The Guidelines have no clothes -- and Gall and Kimbrough give experienced federal jurists just the platform they need to bluntly point this out. The latest broadside fired at the guideline edifice comes in a great dissent by Judge Noonan in United States v. Cherer, __ F.3d __, 2008 WL 200553 (9th Cir. Jan. 25, 2008), decision available here. While the Cherer opinion is a mediocre decision that dodges meaningful "reasonableness" review, Judge Noonan's great dissent foreshadows debates that will occupy the Ninth in '08.
Players: Spot-on dissent by Judge John Noonan.

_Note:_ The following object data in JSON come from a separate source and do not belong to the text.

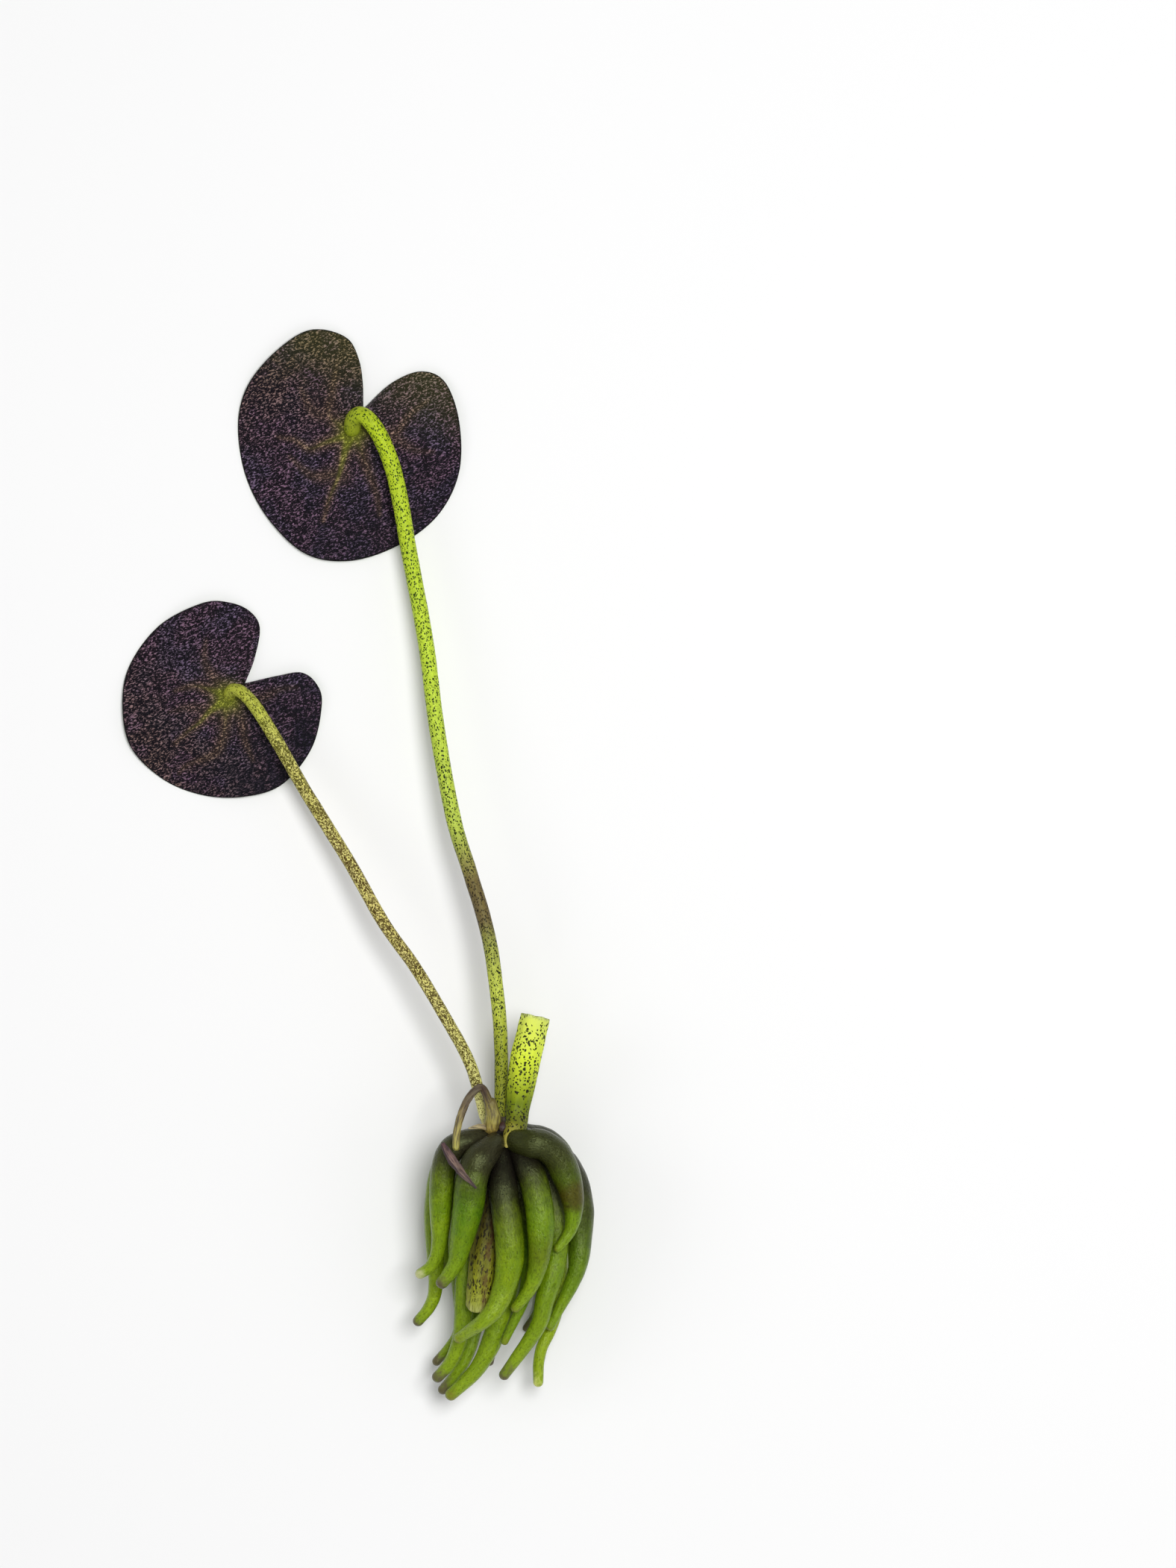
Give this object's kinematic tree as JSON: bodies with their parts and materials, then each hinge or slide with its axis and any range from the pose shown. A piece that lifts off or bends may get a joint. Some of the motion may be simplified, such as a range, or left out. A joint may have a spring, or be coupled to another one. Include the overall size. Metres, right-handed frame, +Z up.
{
  "type": "banana plant",
  "caption": "Picked water plant lying on its side: a bunch of banana-shaped tubers under a short crown, long bent leaf stems, round cleft leaves seen from below, and cut stubs.",
  "frame": {"origin": "bottom centre of the bounding box, on the table that the plant lies on", "axes": "+Y from the tubers towards the leaves, +X to the right as seen from above, +Z up from the table"},
  "size_m": [0.0792, 0.1788, 0.0231],
  "materials": {
    "tuber_skin": "wet, smooth green skin, brown towards the crown and pale at the tips",
    "crown_bark": "dark, rough rootstock",
    "stem_skin": "smooth yellow-green skin with small dark speckles",
    "stub_skin": "ridged green skin with dark speckles and a pale spongy cut",
    "leaf_underside": "finely wrinkled dark purple-brown with paler veins",
    "withered_skin": "dry, pale brown",
    "withered_blade": "dry, shrivelled dark brown"
  },
  "bodies": {
    "root": {"crown": "crown_bark", "petiole_left": "stem_skin", "petiole_tall": "stem_skin", "cut_stub_upper": "stub_skin", "cut_stub_lower": "stub_skin", "withered_stalk": "withered_skin", "withered_leaf": "withered_blade", "tuber_01": "tuber_skin", "tuber_02": "tuber_skin", "tuber_03": "tuber_skin", "tuber_04": "tuber_skin", "tuber_05": "tuber_skin", "tuber_06": "tuber_skin", "tuber_07": "tuber_skin", "tuber_08": "tuber_skin", "tuber_09": "tuber_skin", "tuber_10": "tuber_skin", "tuber_11": "tuber_skin", "tuber_12": "tuber_skin", "tuber_13": "tuber_skin", "tuber_14": "tuber_skin", "tuber_15": "tuber_skin", "tuber_16": "tuber_skin", "tuber_17": "tuber_skin", "tuber_18": "tuber_skin", "tuber_19": "tuber_skin", "tuber_20": "tuber_skin", "leaf_left": "leaf_underside", "leaf_tall": "leaf_underside"}
  },
  "joints": []
}
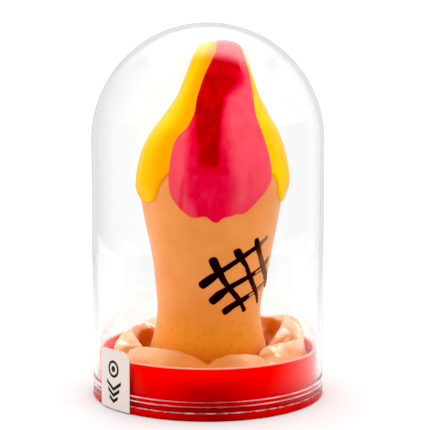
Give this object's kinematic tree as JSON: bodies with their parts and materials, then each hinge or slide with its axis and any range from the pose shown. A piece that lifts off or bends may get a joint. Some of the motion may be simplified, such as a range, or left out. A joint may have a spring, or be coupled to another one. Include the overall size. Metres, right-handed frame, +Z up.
{
  "type": "domed novelty figure",
  "caption": "Painted latex novelty figure on an inner stake, its loose hem gathered in a red cup base under a clear lift-off display dome.",
  "frame": {"origin": "centre of the cup base's foot ring, on the surface that the object stands on", "axes": "+Z up along the dome's axis; -Y towards the painted front; +X to the right when the front is seen"},
  "size_m": [0.0714, 0.0714, 0.113],
  "materials": {
    "clear_plastic": "clear moulded polystyrene, glossy",
    "red_plastic": "translucent red moulded polystyrene, glossy",
    "label_paper": "matt coated paper with a black printed mark",
    "latex": "thin translucent peach latex, satin",
    "yellow_paint": "thick flexible paint, glossy",
    "pink_paint": "translucent flexible paint, glossy",
    "black_paint": "brushed flexible paint, satin",
    "wadding_fibre": "loose white fibre",
    "stake_board": "plain die-cut fibreboard"
  },
  "bodies": {
    "base": {"base_cup": "red_plastic"},
    "figure": {"inner_stake": "stake_board", "wadding": "wadding_fibre", "latex_sheath": "latex", "gathered_hem": "latex", "rolled_bead": "latex", "yellow_coat": "yellow_paint", "pink_coat": "pink_paint", "grid_lines": "black_paint"},
    "dome": {"dome": "clear_plastic", "seal_label": "label_paper"}
  },
  "joints": [
    {"name": "figure_turn", "type": "hinge", "parent": "base", "child": "figure", "pos_m": [0, 0, 0], "axis": [0, 0, 1], "continuous": true},
    {"name": "dome_lift", "type": "slide", "parent": "base", "child": "dome", "axis": [0, 0, 1], "range_m": [0, 0.115]}
  ]
}
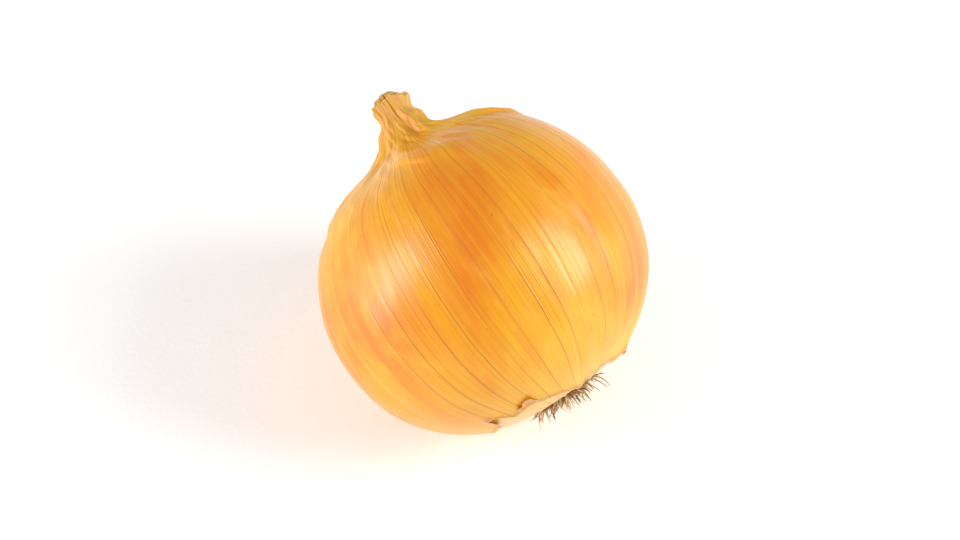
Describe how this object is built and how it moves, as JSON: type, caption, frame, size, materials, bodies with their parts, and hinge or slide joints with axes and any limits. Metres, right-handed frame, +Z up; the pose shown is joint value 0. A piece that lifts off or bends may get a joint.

Facts: Mr. Paris Cherer had a sexually-explicit dialogue with an FBI agent on AOL. 2008 WL 200553, *1. In several e-mails, the agent represented that she was fourteen, sent Cherer a picture of a fourteen-year old girl, and talked about her parents’ supervision. Id. at *3. Cherer traveled to meet “Susie”, was arrested, and was convicted at trial of 18 USC § 2422(b), attempting to entice a minor to have sex. Id. at *1.
At trial, the district court judge: 1. refused to give the defendant’s mens rea instruction, 2. let in FRE 404(b) evidence on Cherer’s prior state conviction for “lewdness with a child under fourteen,” and previous complaints made to AOL about his sexual dialogue from his screen name.
At sentencing, the court imposed a guideline sentence of 293 months - over 24 years. Id. at *1.
Issue(s): 1. Mens Rea/ Instructions: “On appeal, Cherer argues that the court committed prejudicial error by refusing to deliver his proposed [mens rea] instruction . . . .” Id. at *
2. FRE 404(b): “Cherer argues that Rule 404 or 403 should have barred evidence of this prior conviction and the AOL complaints.” Id. at *5.
3. Sentencing: “Since the district court committed no procedural error, the only question remaining is whether the sentence was reasonable - i.e., whether the District Judge abused his discretion in determining that the § 3553(a) factors supported a sentence at the top of the Guideline range.” Id. (internal quotations and citation omitted).
Held: 1. Mens Rea/ Instructions: “[T]he instructions did not explain that the jury was required to find that Cherer believed that the target, ‘Susie,’ was a minor. In other words, neither appropriately connected the requisite state of mind – knowledge – with the statute’s object – a minor victim.” Id. at *3. [But, harmless error.]
2. FRE 404(b): “The district court properly exercised its discretion to admit both pieces of evidence.”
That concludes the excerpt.